近红外光谱数据的高维、高冗余、高噪声和非线性的特性严重影响了光谱相似性度量的准确性,针对该问题,提出了一种基于网格划分局部线性嵌入(GGLLE)算法的近红外光谱相似性度量方法。首先,根据关键化学成分在光谱中的表达,将高维光谱数据划分为多个网格子空间。其次,对局部线性嵌入(LLE)算法做了两方面改进,并采用改进的LLE算法依次实现每个子空间从高维空间向低维空间的特征映射,计算生成子空间的相似度矩阵。最后,将子空间相似度矩阵归一化处理并求解所累加和生成光谱样本集的相似度矩阵,实现光谱的相似性度量。实验选取两组某烟草企业提供的烟叶光谱构建了光谱的相似性度量模型,以相似性度量的准确率作为算法优劣的衡量标准。实验结果表明,GGLLE算法构建的相似性度量模型的准确率为93.3%,明显优于主成分分析、栈式自编码器和LLE算法的64.2%、67.5%和82.5%,从而证明了GGLLE算法的有效性。

The high-dimension, high-redundancy, high-noise and nonlinear characteristics of near-infrared spectroscopy data seriously affect the accuracy of spectral similarity measurement. Aiming at this problem, a similarity measurement method of the near infrared spectrum based on the grid division local linear embedding (GGLLE) algorithm is proposed. First, the high-dimensional spectral data is divided into multiple grid subspaces according to the expression of key chemical components in the spectrum.

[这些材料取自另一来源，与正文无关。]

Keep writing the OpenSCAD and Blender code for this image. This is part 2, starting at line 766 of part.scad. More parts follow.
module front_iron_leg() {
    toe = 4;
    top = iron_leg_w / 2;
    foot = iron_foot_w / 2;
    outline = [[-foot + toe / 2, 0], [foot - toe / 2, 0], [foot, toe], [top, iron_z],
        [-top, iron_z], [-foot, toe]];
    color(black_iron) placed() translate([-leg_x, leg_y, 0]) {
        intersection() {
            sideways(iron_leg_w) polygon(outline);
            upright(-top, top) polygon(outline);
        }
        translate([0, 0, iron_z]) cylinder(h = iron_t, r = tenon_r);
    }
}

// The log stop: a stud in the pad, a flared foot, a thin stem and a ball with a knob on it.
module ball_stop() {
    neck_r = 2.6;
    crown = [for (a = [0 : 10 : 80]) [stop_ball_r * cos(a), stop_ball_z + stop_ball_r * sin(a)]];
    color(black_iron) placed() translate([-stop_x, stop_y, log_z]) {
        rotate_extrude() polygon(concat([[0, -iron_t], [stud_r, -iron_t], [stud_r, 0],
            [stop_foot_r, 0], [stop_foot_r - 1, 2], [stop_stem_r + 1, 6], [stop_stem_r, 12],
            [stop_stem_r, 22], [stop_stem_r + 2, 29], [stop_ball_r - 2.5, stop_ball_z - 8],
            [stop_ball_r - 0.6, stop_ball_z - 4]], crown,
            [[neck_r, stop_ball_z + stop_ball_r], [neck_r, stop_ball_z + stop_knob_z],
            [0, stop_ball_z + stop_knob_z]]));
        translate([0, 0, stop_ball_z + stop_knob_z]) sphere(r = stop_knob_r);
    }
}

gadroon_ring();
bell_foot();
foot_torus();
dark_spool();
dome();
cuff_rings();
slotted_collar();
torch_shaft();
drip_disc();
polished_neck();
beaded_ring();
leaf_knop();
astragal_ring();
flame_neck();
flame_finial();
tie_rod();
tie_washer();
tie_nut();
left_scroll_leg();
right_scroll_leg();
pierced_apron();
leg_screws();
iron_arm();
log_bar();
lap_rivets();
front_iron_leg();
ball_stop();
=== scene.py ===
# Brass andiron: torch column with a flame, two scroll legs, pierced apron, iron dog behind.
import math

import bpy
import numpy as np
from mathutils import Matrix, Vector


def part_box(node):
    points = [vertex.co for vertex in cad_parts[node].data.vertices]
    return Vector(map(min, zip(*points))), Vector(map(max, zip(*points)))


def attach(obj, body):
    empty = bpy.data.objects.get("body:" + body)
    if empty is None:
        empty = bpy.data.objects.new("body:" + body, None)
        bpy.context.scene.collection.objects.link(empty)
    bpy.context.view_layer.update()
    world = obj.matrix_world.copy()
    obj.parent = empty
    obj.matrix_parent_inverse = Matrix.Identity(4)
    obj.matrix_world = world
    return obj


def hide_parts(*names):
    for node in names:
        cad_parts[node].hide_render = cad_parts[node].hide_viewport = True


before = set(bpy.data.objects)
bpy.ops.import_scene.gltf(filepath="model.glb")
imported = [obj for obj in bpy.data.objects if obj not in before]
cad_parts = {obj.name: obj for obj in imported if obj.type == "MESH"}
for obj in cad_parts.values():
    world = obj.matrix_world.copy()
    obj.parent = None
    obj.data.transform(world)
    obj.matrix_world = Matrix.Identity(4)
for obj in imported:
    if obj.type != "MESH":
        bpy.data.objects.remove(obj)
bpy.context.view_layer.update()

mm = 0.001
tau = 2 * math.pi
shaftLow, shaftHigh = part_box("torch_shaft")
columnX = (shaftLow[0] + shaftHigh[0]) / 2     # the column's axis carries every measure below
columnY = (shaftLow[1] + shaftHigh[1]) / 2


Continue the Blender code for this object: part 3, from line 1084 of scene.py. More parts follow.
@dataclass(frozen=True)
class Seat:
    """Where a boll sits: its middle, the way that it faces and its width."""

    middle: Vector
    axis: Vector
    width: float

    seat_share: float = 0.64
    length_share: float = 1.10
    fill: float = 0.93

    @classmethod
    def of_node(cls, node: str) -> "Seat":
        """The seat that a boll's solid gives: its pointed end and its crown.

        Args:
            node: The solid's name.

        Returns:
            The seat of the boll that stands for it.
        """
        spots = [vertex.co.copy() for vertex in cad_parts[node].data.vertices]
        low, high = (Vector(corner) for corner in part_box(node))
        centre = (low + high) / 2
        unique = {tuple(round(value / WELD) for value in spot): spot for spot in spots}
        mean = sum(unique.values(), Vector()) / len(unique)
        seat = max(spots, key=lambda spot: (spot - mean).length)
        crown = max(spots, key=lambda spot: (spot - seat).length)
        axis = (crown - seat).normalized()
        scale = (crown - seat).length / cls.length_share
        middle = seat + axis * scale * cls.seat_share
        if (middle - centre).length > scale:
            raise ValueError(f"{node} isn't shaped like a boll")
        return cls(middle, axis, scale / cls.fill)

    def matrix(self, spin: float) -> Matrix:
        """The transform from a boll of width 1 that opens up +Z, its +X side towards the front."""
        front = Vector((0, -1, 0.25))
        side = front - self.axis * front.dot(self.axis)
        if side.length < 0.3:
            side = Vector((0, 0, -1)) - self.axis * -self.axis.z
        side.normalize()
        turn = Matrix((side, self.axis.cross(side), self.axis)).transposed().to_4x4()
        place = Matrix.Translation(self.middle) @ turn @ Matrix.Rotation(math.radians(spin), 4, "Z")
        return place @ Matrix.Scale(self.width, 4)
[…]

Second, two aspects for the local linear embedding (LLE) algorithm are improved, and the improved LLE algorithm is used to sequentially map the feature of each subspace from high- to low-dimensional space and calculate the similarity matrix of the generated subspace. Finally, the subspace similarity matrix is normalized, and the similarity matrix of the accumulated and generated spectral sample set is to be solved to realize a similarity measurement of the spectrum. Two sets of tobacco leaf spectral data provided by a tobacco company are selected to construct a model of the spectral similarity measurement. The accuracy of the similarity measurement is a criterion of the pros and cons of the algorithm. The experimental results show that the accuracy of the similarity measurement model constructed by the GGLLE algorithm is 93.3%, which is obviously better than the accuracies achieved by principal component analysis, stacked auto encoders, and LLE algorithms, which are 64.2%, 67.5%, and 82.5%, respectively. Thus, the effectiveness of the GGLLE algorithm is proved.